▶ _To be done_
Find how many lines contain "parts" and state only that number.

▶ _The data_

— START —

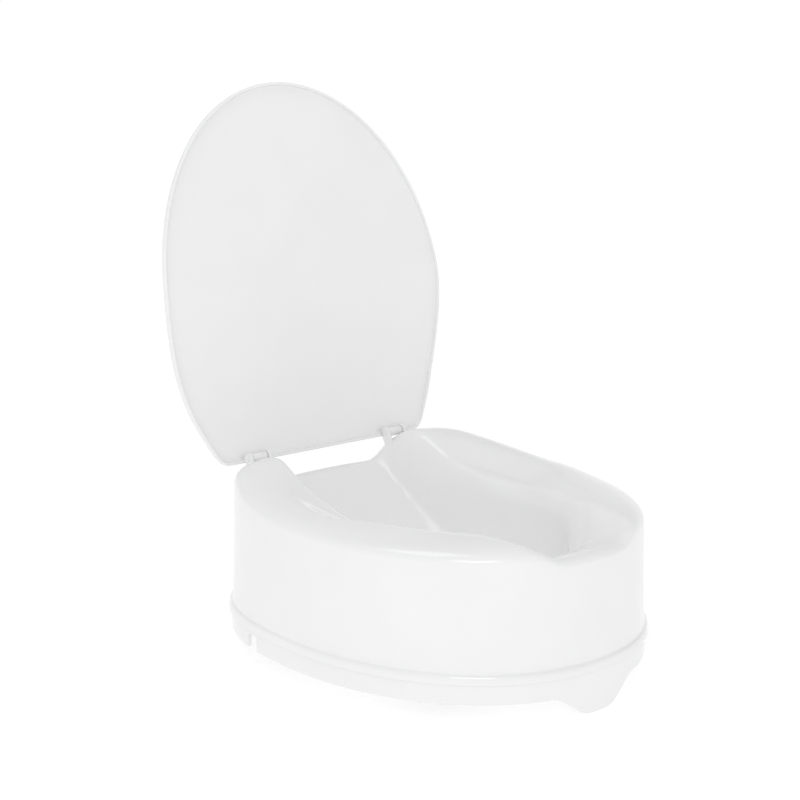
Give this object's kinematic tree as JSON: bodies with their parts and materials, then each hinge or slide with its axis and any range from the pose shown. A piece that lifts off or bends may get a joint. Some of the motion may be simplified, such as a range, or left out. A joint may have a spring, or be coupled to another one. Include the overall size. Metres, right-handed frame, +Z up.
{
  "type": "raised toilet seat",
  "caption": "Raised toilet seat: a deep contoured ring with front and rear recesses, a hinged lid held open, and screw clamps below that grip the rim of the toilet bowl.",
  "frame": {"origin": "on the plane that the front lug and the clamp legs stand on, below the middle of the bounding box with the lid open", "axes": "+Z up; -Y towards the front of the seat; +X to the left of a person sitting on it"},
  "size_m": [0.3798, 0.4899, 0.5606],
  "materials": {
    "white_gloss_plastic": "gloss",
    "white_matte_plastic": "satin",
    "grey_rubber": "matt",
    "stainless_steel": "bright",
    "brass": "plain"
  },
  "bodies": {
    "seat": {"seat_shell": "white_gloss_plastic", "base_ring": "white_gloss_plastic", "base_screws": "stainless_steel", "hinge_pin_left": "white_gloss_plastic", "hinge_pin_right": "white_gloss_plastic", "clamp_stud_left": "stainless_steel", "clamp_stud_right": "stainless_steel", "rim_pad_front_left": "grey_rubber", "rim_pad_front_right": "grey_rubber", "rim_pad_rear_left": "grey_rubber", "rim_pad_rear_right": "grey_rubber"},
    "lid": {"lid": "white_gloss_plastic"},
    "clamp_left": {"clamp_arm_left": "white_matte_plastic", "clamp_grip_left": "grey_rubber"},
    "washer_left": {"clamp_washer_left": "stainless_steel"},
    "nut_left": {"hand_nut_left": "white_matte_plastic", "nut_insert_left": "brass"},
    "clamp_right": {"clamp_arm_right": "white_matte_plastic", "clamp_grip_right": "grey_rubber"},
    "washer_right": {"clamp_washer_right": "stainless_steel"},
    "nut_right": {"hand_nut_right": "white_matte_plastic", "nut_insert_right": "brass"}
  },
  "joints": [
    {"name": "lid_hinge", "type": "hinge", "parent": "seat", "child": "lid", "pos_m": [0, 0.157, 0.1767], "axis": [1, 0, 0], "range_deg": [0, 103.3]},
    {"name": "clamp_slide_left", "type": "slide", "parent": "seat", "child": "clamp_left", "axis": [1, 0, 0], "range_m": [0, 0.012]},
    {"name": "washer_lift_left", "type": "slide", "parent": "seat", "child": "washer_left", "axis": [0, 0, 1], "range_m": [-0.002, 0]},
    {"name": "nut_turn_left", "type": "hinge", "parent": "washer_left", "child": "nut_left", "pos_m": [0.1, 0.044, 0.023], "axis": [0, 0, 1], "range_deg": [-720, 0]},
    {"name": "clamp_slide_right", "type": "slide", "parent": "seat", "child": "clamp_right", "axis": [-1, 0, 0], "range_m": [0, 0.012]},
    {"name": "washer_lift_right", "type": "slide", "parent": "seat", "child": "washer_right", "axis": [0, 0, 1], "range_m": [-0.002, 0]},
    {"name": "nut_turn_right", "type": "hinge", "parent": "washer_right", "child": "nut_right", "pos_m": [-0.1, 0.044, 0.023], "axis": [0, 0, 1], "range_deg": [-720, 0]}
  ],
  "couplings": [
    {"joint": "washer_lift_left", "follows": "nut_turn_left", "m_per_rad": 0.00015915},
    {"joint": "washer_lift_right", "follows": "nut_turn_right", "m_per_rad": 0.00015915}
  ]
}
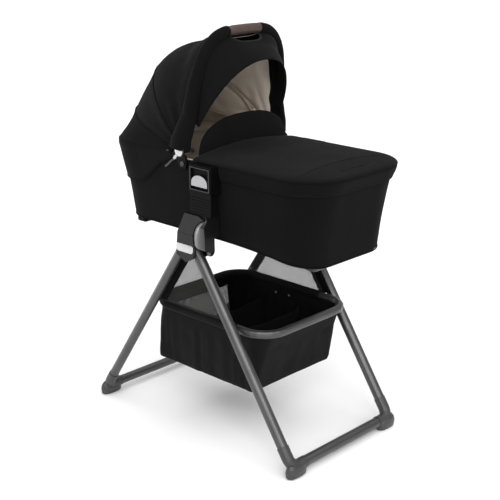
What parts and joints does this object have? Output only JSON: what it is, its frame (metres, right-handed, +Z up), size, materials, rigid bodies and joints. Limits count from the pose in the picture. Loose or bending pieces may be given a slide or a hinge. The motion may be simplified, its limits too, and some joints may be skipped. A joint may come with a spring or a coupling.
{
  "type": "bassinet with stand",
  "caption": "Fabric bassinet with folding hood, carry handle, apron and wind flap, lifting off a scissor-legged folding stand with a storage basket",
  "frame": {"origin": "on the floor under the middle of the object's outer box", "axes": "+X to the foot end of the bassinet, -Y the side seen in the picture's foreground, +Z up"},
  "size_m": [0.8403, 0.482, 1.1483],
  "materials": {
    "graphite_tube": "satin metallic graphite lacquer",
    "graphite_moulding": "fine satin graphite",
    "black_moulding": "fine grained",
    "bright_trim": "satin silver",
    "pin_steel": "plain",
    "black_fabric": "tight woven polyester",
    "charcoal_fabric": "melange woven polyester",
    "taupe_lining": "soft cotton jersey",
    "grey_mesh": "open knitted mesh",
    "brown_grip": "smooth leatherette",
    "base_board": "plain board",
    "mattress_cover": "quilted cotton"
  },
  "bodies": {
    "stand_hubs": {"hub_bracket_near": "graphite_moulding", "hub_bracket_far": "graphite_moulding", "hub_cover_near": "graphite_moulding", "hub_cover_far": "graphite_moulding", "hub_shoulder_near": "graphite_moulding", "hub_shoulder_far": "graphite_moulding", "mount_post_near": "black_moulding", "mount_post_far": "black_moulding", "mesh_side_near": "grey_mesh", "mesh_side_far": "grey_mesh"},
    "foot_frame": {"foot_leg_near": "graphite_tube", "foot_leg_far": "graphite_tube", "foot_floor_bar": "graphite_tube", "foot_corner_near": "graphite_moulding", "foot_corner_far": "graphite_moulding", "basket_rivet_near": "pin_steel", "basket_rivet_far": "pin_steel"},
    "head_frame": {"head_leg_near": "graphite_tube", "head_leg_far": "graphite_tube", "head_floor_bar": "graphite_tube", "head_corner_near": "graphite_moulding", "head_corner_far": "graphite_moulding"},
    "basket": {"basket_ring": "graphite_tube", "basket_bag": "black_fabric", "basket_hem_band": "black_fabric", "basket_divider_head": "black_fabric", "basket_divider_foot": "black_fabric"},
    "fold_latch_near": {"fold_release_near": "graphite_moulding", "hub_trim_plate_near": "bright_trim"},
    "fold_latch_far": {"fold_release_far": "graphite_moulding", "hub_trim_plate_far": "bright_trim"},
    "bassinet": {"tub_cover": "black_fabric", "rim_frame": "pin_steel", "base_board": "base_board", "tub_lining": "taupe_lining", "mattress": "mattress_cover", "base_skid_head": "black_moulding", "base_skid_foot": "black_moulding", "apron": "charcoal_fabric", "mount_housing_near": "black_moulding", "mount_housing_far": "black_moulding", "canopy_hub_near": "black_moulding", "canopy_hub_far": "black_moulding", "canopy_panel_rear": "charcoal_fabric"},
    "mount_button_near": {"release_button_near": "bright_trim"},
    "mount_button_far": {"release_button_far": "bright_trim"},
    "hood_button_near": {"canopy_button_near": "bright_trim"},
    "hood_button_far": {"canopy_button_far": "bright_trim"},
    "handle": {"carry_handle": "black_fabric", "handle_grip": "brown_grip", "visor": "charcoal_fabric", "canopy_panel_front": "charcoal_fabric"},
    "middle_bow": {"canopy_bow_mid": "pin_steel", "canopy_panel_mid": "charcoal_fabric"},
    "rear_bow": {"canopy_bow_rear": "pin_steel"},
    "flap": {"wind_flap": "charcoal_fabric"}
  },
  "joints": [
    {"name": "foot_frame_fold", "type": "hinge", "parent": "stand_hubs", "child": "foot_frame", "pos_m": [0.0063, 0, 0.5565], "axis": [0, 1, 0], "range_deg": [0, 30], "deforming": ["mesh_side_near", "mesh_side_far"]},
    {"name": "head_frame_fold", "type": "hinge", "parent": "stand_hubs", "child": "head_frame", "pos_m": [-0.0457, 0, 0.5565], "axis": [0, 1, 0], "range_deg": [-30, 0]},
    {"name": "basket_tilt", "type": "hinge", "parent": "foot_frame", "child": "basket", "pos_m": [0.14391, 0, 0.351], "axis": [0, 1, 0], "range_deg": [0, 13.5]},
    {"name": "fold_release_near_press", "type": "slide", "parent": "stand_hubs", "child": "fold_latch_near", "axis": [0, 1, 0], "range_m": [0, 0.0028], "stiffness_N_per_m": 900, "springref_m": -0.001},
    {"name": "fold_release_far_press", "type": "slide", "parent": "stand_hubs", "child": "fold_latch_far", "axis": [0, -1, 0], "range_m": [0, 0.0028], "stiffness_N_per_m": 900, "springref_m": -0.001},
    {"name": "bassinet_lift", "type": "slide", "parent": "stand_hubs", "child": "bassinet", "axis": [0, 0, 1], "range_m": [0, 0.12]},
    {"name": "mount_button_near_press", "type": "slide", "parent": "bassinet", "child": "mount_button_near", "axis": [0, 1, 0], "range_m": [0, 0.0025], "stiffness_N_per_m": 800, "springref_m": -0.001},
    {"name": "mount_button_far_press", "type": "slide", "parent": "bassinet", "child": "mount_button_far", "axis": [0, -1, 0], "range_m": [0, 0.0025], "stiffness_N_per_m": 800, "springref_m": -0.001},
    {"name": "hood_button_near_press", "type": "slide", "parent": "bassinet", "child": "hood_button_near", "axis": [0, 1, 0], "range_m": [0, 0.0022], "stiffness_N_per_m": 600, "springref_m": -0.001},
    {"name": "hood_button_far_press", "type": "slide", "parent": "bassinet", "child": "hood_button_far", "axis": [0, -1, 0], "range_m": [0, 0.0022], "stiffness_N_per_m": 600, "springref_m": -0.001},
    {"name": "handle_swing", "type": "hinge", "parent": "bassinet", "child": "handle", "pos_m": [-0.0665, 0, 0.8134], "axis": [0, 1, 0], "range_deg": [-70, 0], "deforming": ["canopy_panel_front", "canopy_panel_mid", "canopy_panel_rear"]},
    {"name": "middle_bow_swing", "type": "hinge", "parent": "bassinet", "child": "middle_bow", "pos_m": [-0.0665, 0, 0.8134], "axis": [0, 1, 0], "range_deg": [-24, 0]},
    {"name": "rear_bow_swing", "type": "hinge", "parent": "bassinet", "child": "rear_bow", "pos_m": [-0.0665, 0, 0.8134], "axis": [0, 1, 0], "range_deg": [-7.5, 0]},
    {"name": "flap_fold", "type": "hinge", "parent": "bassinet", "child": "flap", "pos_m": [-0.0182, 0, 0.819], "axis": [0, 1, 0], "range_deg": [0, 65]}
  ],
  "couplings": [
    {"joint": "head_frame_fold", "follows": "foot_frame_fold", "ratio": -1},
    {"joint": "basket_tilt", "follows": "foot_frame_fold", "ratio": 0.45},
    {"joint": "middle_bow_swing", "follows": "handle_swing", "ratio": 0.34286},
    {"joint": "rear_bow_swing", "follows": "handle_swing", "ratio": 0.10714}
  ]
}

— END —

▶ _Output of the task_
2